- **INFORMATION SUPPLIED**
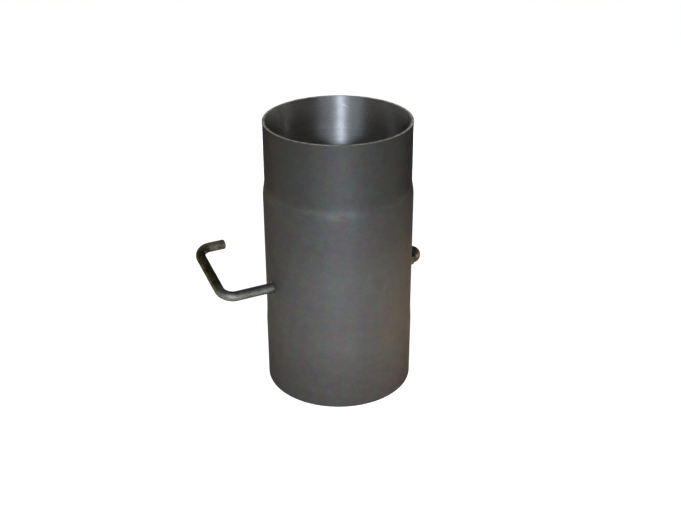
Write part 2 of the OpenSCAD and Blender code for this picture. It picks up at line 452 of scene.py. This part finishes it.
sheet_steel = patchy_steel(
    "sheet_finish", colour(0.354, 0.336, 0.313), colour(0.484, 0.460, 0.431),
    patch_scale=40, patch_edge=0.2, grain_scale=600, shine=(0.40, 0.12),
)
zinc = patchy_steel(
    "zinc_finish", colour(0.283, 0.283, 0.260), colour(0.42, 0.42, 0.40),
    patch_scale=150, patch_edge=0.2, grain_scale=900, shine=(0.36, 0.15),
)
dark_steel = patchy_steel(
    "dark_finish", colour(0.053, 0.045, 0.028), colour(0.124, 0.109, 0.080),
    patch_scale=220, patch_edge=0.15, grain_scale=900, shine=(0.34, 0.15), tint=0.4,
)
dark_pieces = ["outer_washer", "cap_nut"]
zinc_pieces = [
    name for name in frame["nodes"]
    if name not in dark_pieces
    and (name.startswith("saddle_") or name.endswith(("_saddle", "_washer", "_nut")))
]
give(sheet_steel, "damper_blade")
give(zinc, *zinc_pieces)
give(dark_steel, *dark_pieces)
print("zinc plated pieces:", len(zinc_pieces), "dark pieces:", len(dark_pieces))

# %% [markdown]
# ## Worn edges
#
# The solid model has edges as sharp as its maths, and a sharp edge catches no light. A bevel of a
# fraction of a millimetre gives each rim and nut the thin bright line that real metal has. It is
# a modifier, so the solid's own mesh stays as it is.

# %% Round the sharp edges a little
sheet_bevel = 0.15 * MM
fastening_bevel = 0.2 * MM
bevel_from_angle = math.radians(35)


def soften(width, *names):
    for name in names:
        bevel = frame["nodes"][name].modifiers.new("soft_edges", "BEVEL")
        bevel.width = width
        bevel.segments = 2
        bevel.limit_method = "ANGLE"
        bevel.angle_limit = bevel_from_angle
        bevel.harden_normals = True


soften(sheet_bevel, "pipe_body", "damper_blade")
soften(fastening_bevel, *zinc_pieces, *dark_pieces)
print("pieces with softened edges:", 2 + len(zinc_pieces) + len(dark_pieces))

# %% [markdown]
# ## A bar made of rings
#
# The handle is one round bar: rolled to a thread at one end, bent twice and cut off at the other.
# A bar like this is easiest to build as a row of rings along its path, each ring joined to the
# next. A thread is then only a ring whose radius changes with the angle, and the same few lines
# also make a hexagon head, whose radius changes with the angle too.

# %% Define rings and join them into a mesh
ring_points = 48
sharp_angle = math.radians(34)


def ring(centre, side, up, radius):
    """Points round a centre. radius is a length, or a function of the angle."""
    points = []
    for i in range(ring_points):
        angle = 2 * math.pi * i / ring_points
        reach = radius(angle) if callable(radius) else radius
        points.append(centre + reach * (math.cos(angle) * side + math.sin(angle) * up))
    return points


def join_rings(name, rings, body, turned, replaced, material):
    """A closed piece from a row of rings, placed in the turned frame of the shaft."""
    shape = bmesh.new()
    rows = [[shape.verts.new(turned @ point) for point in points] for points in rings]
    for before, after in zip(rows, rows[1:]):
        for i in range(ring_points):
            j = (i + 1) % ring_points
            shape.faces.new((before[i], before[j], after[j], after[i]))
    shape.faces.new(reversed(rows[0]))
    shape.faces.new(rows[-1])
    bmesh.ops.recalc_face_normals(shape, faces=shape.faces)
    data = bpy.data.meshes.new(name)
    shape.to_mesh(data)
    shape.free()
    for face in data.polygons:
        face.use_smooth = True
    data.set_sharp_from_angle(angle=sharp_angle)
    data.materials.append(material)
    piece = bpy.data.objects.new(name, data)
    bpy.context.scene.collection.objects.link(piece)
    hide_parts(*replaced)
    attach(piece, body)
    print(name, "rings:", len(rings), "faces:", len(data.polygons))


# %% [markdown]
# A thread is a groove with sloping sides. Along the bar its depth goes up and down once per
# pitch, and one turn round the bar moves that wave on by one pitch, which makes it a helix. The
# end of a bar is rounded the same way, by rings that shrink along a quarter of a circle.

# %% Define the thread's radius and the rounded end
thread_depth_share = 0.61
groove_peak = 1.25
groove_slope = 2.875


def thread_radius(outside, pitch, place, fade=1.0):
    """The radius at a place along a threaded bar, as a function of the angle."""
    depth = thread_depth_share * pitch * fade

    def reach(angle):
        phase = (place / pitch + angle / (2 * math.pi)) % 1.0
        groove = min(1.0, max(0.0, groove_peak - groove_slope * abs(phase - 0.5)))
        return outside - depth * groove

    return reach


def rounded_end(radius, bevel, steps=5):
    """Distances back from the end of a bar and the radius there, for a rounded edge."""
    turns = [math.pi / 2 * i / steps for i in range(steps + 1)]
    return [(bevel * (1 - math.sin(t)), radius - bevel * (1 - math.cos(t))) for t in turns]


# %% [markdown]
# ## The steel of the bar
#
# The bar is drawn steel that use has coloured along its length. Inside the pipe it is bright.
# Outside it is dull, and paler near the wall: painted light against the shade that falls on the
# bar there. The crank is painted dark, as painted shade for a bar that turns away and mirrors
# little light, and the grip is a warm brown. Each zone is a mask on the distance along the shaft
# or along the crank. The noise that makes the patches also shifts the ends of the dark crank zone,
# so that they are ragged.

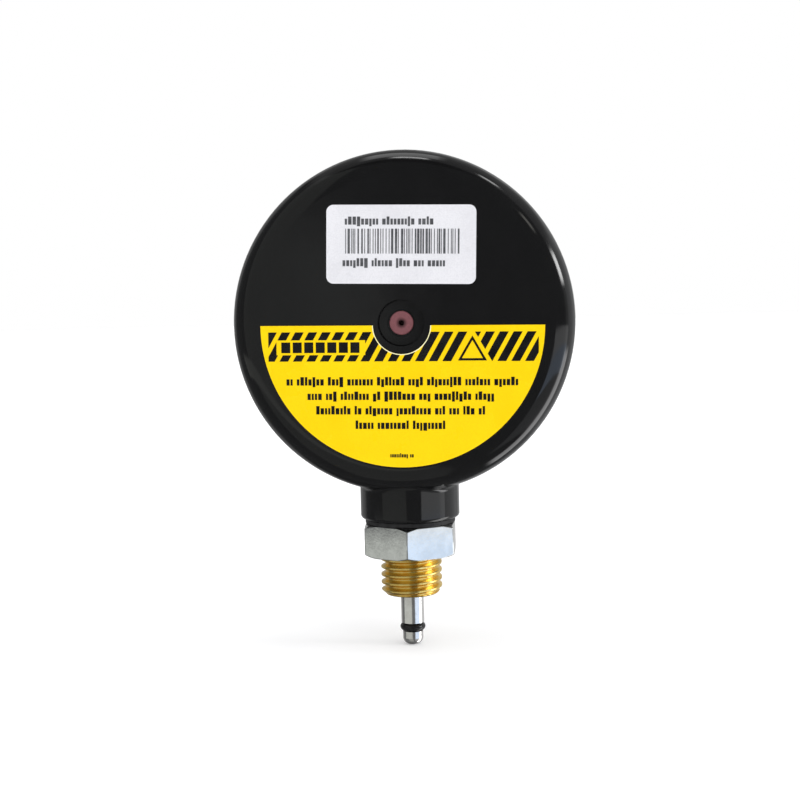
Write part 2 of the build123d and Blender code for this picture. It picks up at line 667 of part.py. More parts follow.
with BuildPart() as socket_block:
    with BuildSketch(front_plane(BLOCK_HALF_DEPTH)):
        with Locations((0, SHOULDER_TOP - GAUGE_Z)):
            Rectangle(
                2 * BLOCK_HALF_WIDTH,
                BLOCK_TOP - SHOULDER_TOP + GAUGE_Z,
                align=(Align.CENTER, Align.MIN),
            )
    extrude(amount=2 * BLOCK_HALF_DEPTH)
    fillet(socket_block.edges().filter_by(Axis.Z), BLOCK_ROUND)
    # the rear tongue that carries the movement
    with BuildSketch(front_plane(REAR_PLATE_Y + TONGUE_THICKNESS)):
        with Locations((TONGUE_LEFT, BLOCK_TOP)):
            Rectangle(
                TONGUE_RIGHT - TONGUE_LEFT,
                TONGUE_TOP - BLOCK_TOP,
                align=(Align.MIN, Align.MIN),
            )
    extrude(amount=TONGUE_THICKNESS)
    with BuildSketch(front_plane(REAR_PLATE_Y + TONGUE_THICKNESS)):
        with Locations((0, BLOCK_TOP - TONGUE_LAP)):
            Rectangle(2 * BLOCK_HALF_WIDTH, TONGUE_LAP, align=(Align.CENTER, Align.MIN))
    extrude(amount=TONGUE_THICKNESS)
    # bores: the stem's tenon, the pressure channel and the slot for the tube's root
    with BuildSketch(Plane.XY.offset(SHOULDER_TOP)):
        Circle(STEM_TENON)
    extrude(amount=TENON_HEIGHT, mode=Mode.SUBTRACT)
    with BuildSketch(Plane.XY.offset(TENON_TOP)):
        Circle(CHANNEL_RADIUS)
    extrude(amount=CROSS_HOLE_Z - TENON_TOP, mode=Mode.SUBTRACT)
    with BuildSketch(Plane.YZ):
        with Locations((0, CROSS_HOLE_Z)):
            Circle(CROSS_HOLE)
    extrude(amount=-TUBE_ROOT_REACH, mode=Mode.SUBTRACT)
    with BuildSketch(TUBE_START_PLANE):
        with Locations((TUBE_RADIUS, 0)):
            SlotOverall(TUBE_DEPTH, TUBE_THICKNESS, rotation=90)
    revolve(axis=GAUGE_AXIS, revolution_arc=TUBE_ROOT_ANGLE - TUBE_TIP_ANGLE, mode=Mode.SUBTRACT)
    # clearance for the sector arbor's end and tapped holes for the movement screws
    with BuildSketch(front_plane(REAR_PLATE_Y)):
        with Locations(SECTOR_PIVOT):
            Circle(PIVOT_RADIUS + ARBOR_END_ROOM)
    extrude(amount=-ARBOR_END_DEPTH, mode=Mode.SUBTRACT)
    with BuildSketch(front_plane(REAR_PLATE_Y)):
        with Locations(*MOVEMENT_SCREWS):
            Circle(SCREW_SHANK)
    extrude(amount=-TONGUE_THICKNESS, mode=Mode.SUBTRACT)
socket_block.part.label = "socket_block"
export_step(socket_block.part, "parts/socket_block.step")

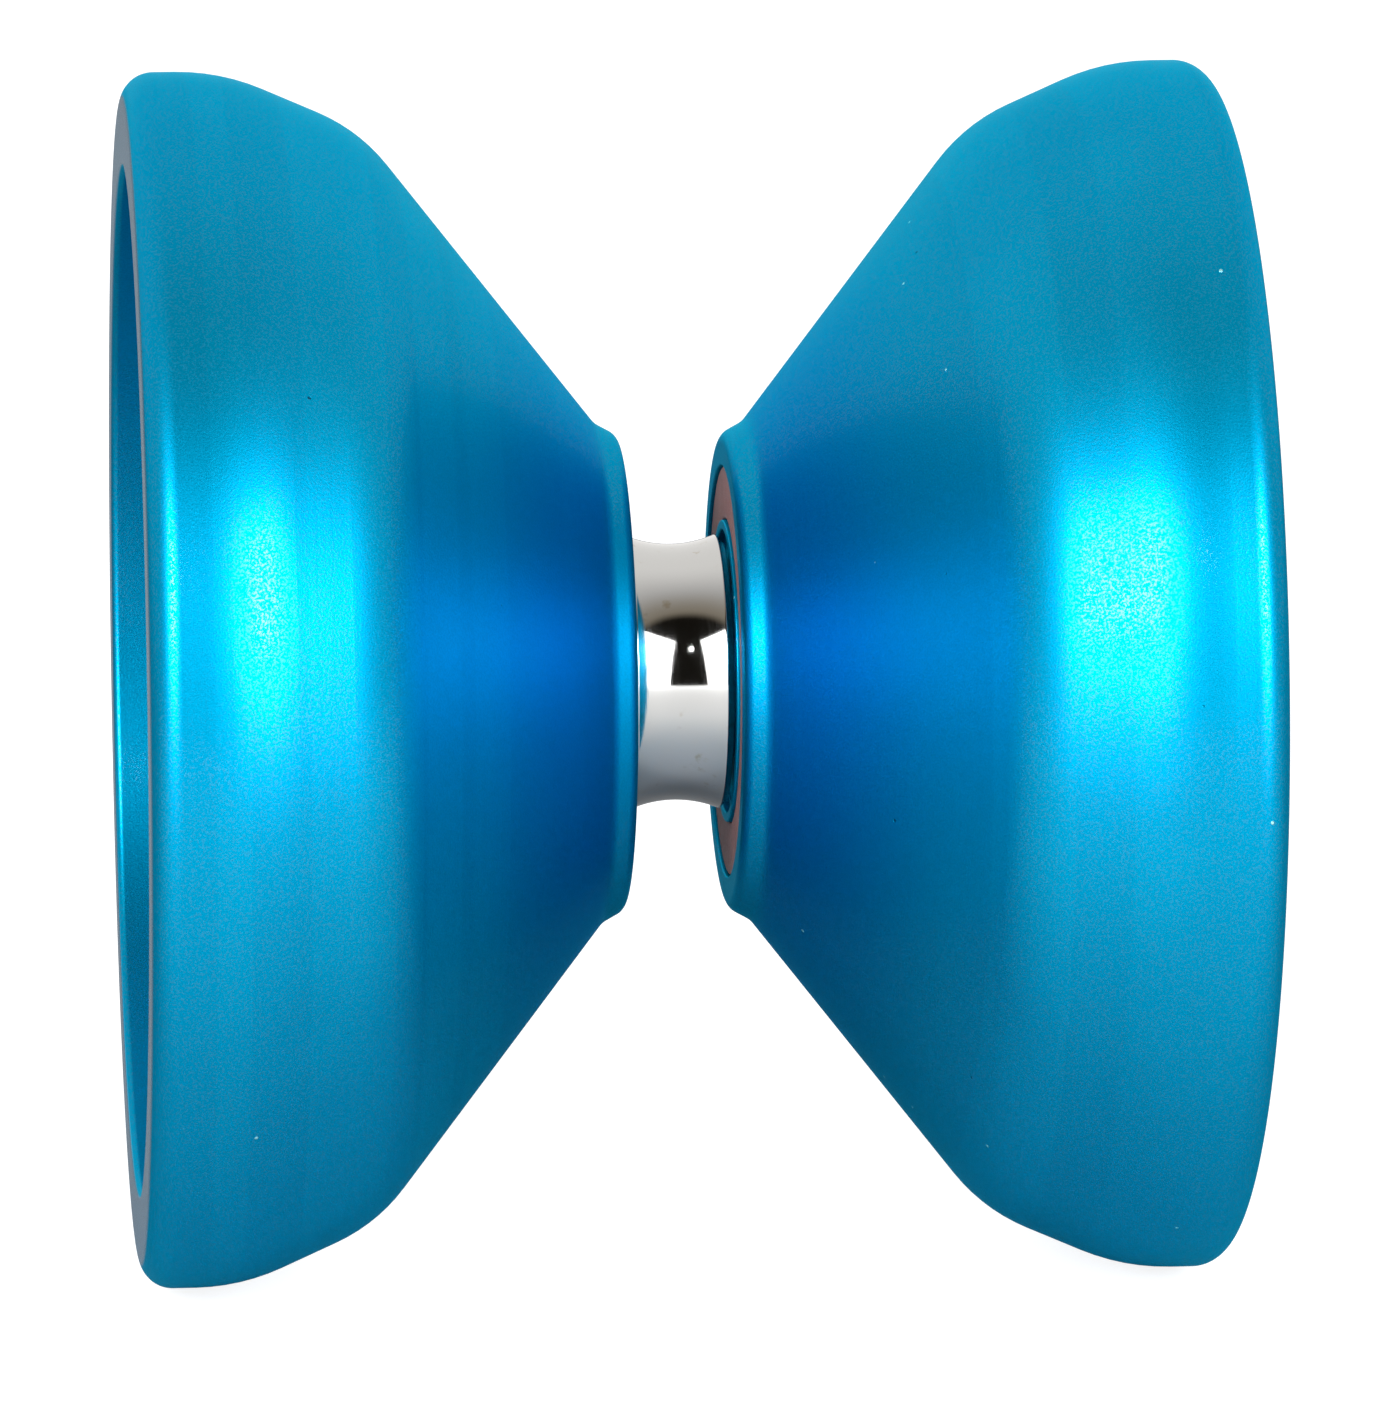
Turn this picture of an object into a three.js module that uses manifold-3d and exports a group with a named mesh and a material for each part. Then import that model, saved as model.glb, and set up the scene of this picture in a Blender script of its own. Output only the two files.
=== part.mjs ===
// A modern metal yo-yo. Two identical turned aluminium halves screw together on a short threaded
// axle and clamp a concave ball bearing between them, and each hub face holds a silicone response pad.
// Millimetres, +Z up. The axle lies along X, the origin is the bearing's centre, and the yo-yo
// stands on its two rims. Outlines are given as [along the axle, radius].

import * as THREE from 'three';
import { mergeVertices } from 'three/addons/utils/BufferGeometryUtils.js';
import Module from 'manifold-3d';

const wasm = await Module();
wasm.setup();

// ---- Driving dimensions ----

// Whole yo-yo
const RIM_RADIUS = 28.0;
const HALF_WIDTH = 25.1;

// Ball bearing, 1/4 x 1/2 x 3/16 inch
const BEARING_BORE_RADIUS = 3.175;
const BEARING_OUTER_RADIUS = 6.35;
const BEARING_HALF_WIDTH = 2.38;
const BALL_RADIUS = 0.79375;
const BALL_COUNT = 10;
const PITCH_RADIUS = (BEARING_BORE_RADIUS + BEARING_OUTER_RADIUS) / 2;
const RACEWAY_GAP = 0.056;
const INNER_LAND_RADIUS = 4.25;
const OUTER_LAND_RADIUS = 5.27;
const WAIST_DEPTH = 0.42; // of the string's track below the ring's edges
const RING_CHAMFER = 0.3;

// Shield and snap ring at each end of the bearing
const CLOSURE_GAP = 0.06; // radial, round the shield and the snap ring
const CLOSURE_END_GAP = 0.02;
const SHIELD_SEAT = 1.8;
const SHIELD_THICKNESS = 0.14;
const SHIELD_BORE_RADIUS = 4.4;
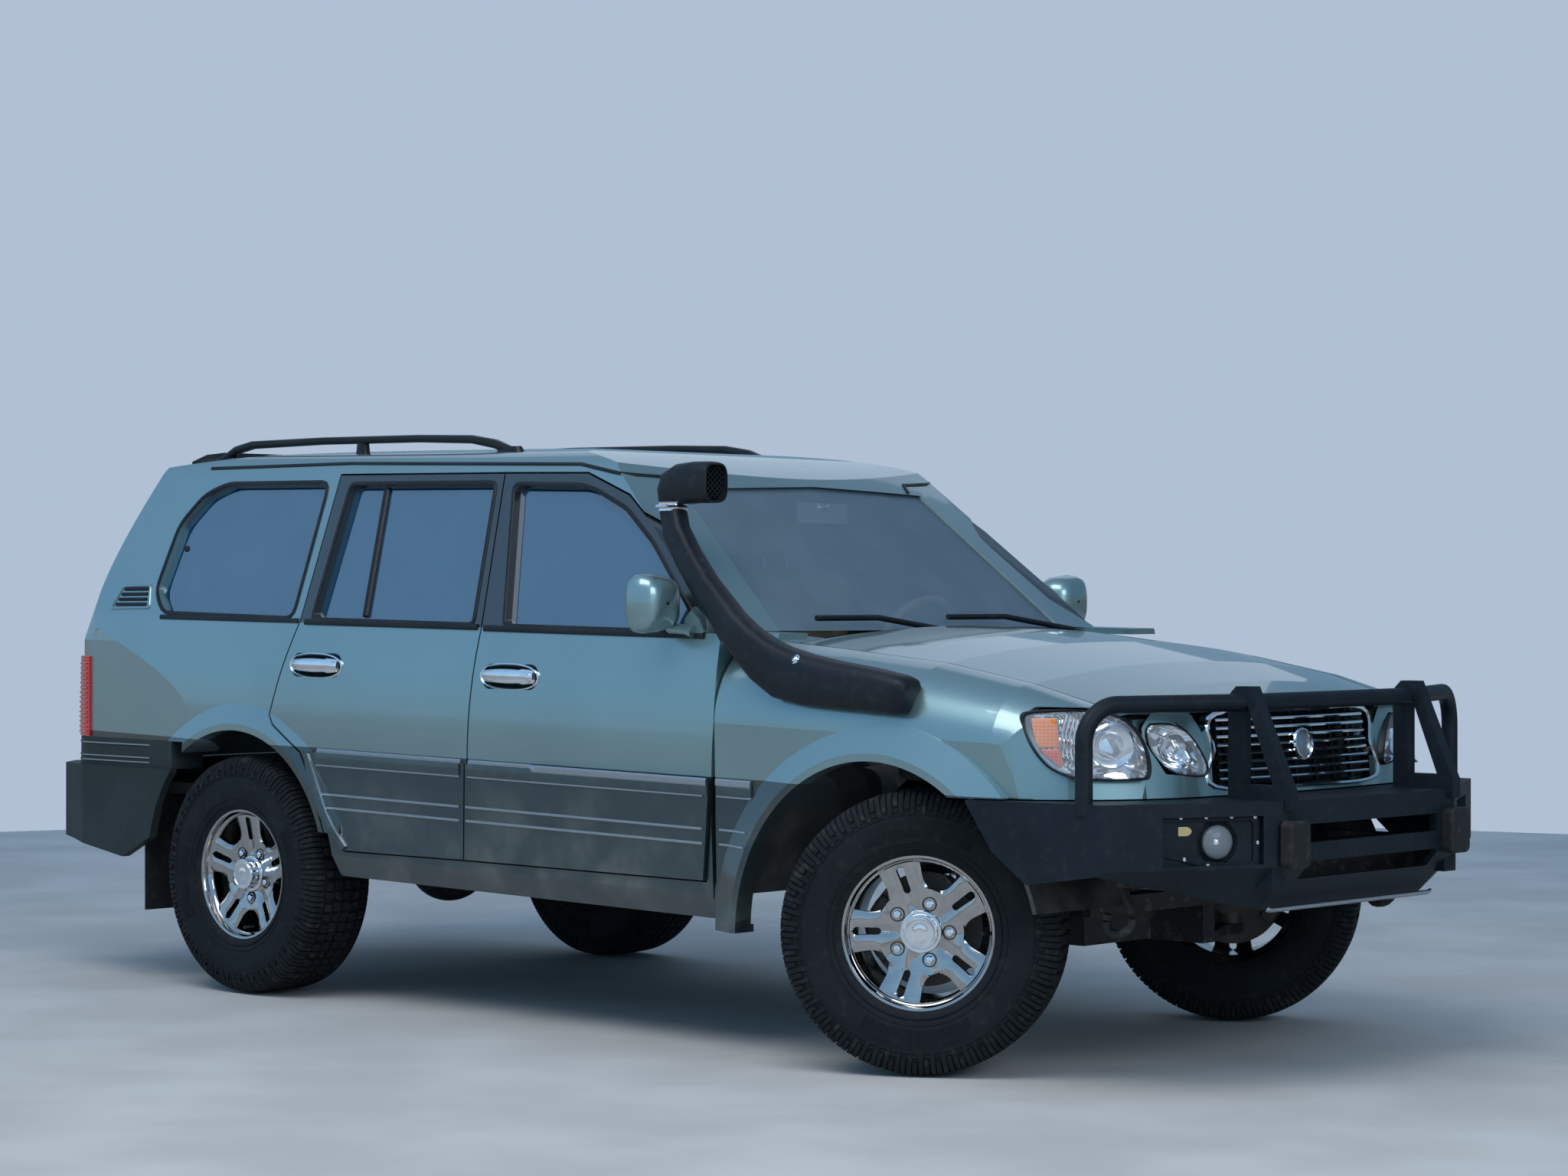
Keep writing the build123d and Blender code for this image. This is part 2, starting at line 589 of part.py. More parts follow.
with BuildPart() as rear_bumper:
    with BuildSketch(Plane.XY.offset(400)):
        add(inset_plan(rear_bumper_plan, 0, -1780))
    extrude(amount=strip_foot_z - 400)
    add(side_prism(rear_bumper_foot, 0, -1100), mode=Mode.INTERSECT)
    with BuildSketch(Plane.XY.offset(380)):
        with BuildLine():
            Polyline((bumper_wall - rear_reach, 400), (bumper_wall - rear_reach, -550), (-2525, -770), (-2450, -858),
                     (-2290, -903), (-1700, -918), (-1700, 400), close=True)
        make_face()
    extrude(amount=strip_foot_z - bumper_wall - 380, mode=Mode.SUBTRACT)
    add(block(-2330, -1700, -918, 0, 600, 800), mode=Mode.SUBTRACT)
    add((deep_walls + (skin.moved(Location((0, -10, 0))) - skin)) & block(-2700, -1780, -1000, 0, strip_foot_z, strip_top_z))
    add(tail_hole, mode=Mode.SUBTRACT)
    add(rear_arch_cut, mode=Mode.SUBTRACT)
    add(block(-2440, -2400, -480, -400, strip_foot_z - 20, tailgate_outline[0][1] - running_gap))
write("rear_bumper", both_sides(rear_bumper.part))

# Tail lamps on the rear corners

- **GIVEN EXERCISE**
Transcribe the records above exactly, beginning at the line that contains "attach(piece, body)" and ending with the line that contains "return reach", both included, and nothing else.

- **THE COMPLETED TASK**
    attach(piece, body)
    print(name, "rings:", len(rings), "faces:", len(data.polygons))


# %% [markdown]
# A thread is a groove with sloping sides. Along the bar its depth goes up and down once per
# pitch, and one turn round the bar moves that wave on by one pitch, which makes it a helix. The
# end of a bar is rounded the same way, by rings that shrink along a quarter of a circle.

# %% Define the thread's radius and the rounded end
thread_depth_share = 0.61
groove_peak = 1.25
groove_slope = 2.875


def thread_radius(outside, pitch, place, fade=1.0):
    """The radius at a place along a threaded bar, as a function of the angle."""
    depth = thread_depth_share * pitch * fade

    def reach(angle):
        phase = (place / pitch + angle / (2 * math.pi)) % 1.0
        groove = min(1.0, max(0.0, groove_peak - groove_slope * abs(phase - 0.5)))
        return outside - depth * groove

    return reach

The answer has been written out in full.